Auf der Kunst-Wiese bleibt alles zwischen Idylle und vager Gefährdung in der Schwebe. Das Zeitkratzer Ensemble türmt in „Xenakis (a)live!“ eine massiv-durchscheinende Klangwand auf; ein akustisches Pendant zu dem Monster-Rohbau. Druck wird ausgeübt auf die Körper – die ideologischen Altlasten aber werden von Sasha Waltz umkurvt. Motive aus ihrem Schaubühnen-Parcours hat Waltz für den Palast der Republik neu choreografiert. Die Tänzer laufen und jagen über den Rasen, bilden eine Menschenkette, werfen sich kopfüber in träumerische Duette oder verfallen in rätselhafte Gruppenbewegungen. Immer wieder kippt einer zu Boden wie eine Spielfigur – irgendwo zwischen Extremsport und Ausdrucksextrem.
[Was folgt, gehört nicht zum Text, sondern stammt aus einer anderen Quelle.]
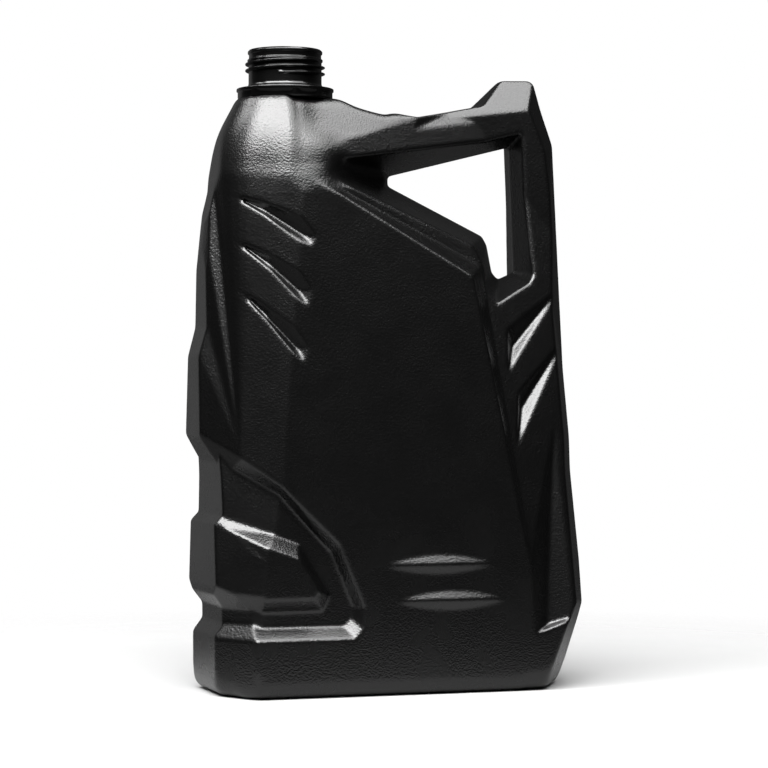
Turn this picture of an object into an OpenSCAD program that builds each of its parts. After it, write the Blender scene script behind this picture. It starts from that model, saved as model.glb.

In Kleingruppen werden die Zuschauer alsdann durch den ehemaligen Volkskammersaal und den Großen Saal geführt – die choreografische Raumerkundung ist der aufregendste Teil des Abends. Faszinierende Sichtachsen eröffnen sich, und der Waltz-Tanz lässt sich neu wahrnehmen. Aus der Ferne oder von oben kann man die Tänzer bei ihren seltsamen Ritualen und bewegten Meditationen beobachten. „Dialoge 04“ funktioniert am besten dort, wo sich tatsächlich eine Spannung von nackter Architektur und Körper erfahren lässt. In der Raumtiefe drohen die Tänzer sich zu verlieren. In der reinen Leere wirkt jede Geste vergrößert, lädt sich der Tanz energetisch und symbolisch auf. Viele Szenen wirken aber beliebig. Zudem verführt der morbide Charme des abrissgeweihten Gebäudes Sasha Waltz zu vagen Untergangsfantasien.

Beim Versuch, den Begriff Volk mit Inhalt zu füllen, landet das Projekt am Ende in der Küche. Brad Hwang Sung-Uk deckt Tafeln mit Suppenschälchen. Der Künstler selbst teilt aus: Linsensuppe mit Würstchen. Ein Abend zwischen Volksküche und Kunstreservat. Doch richtig satt wird man hier nicht.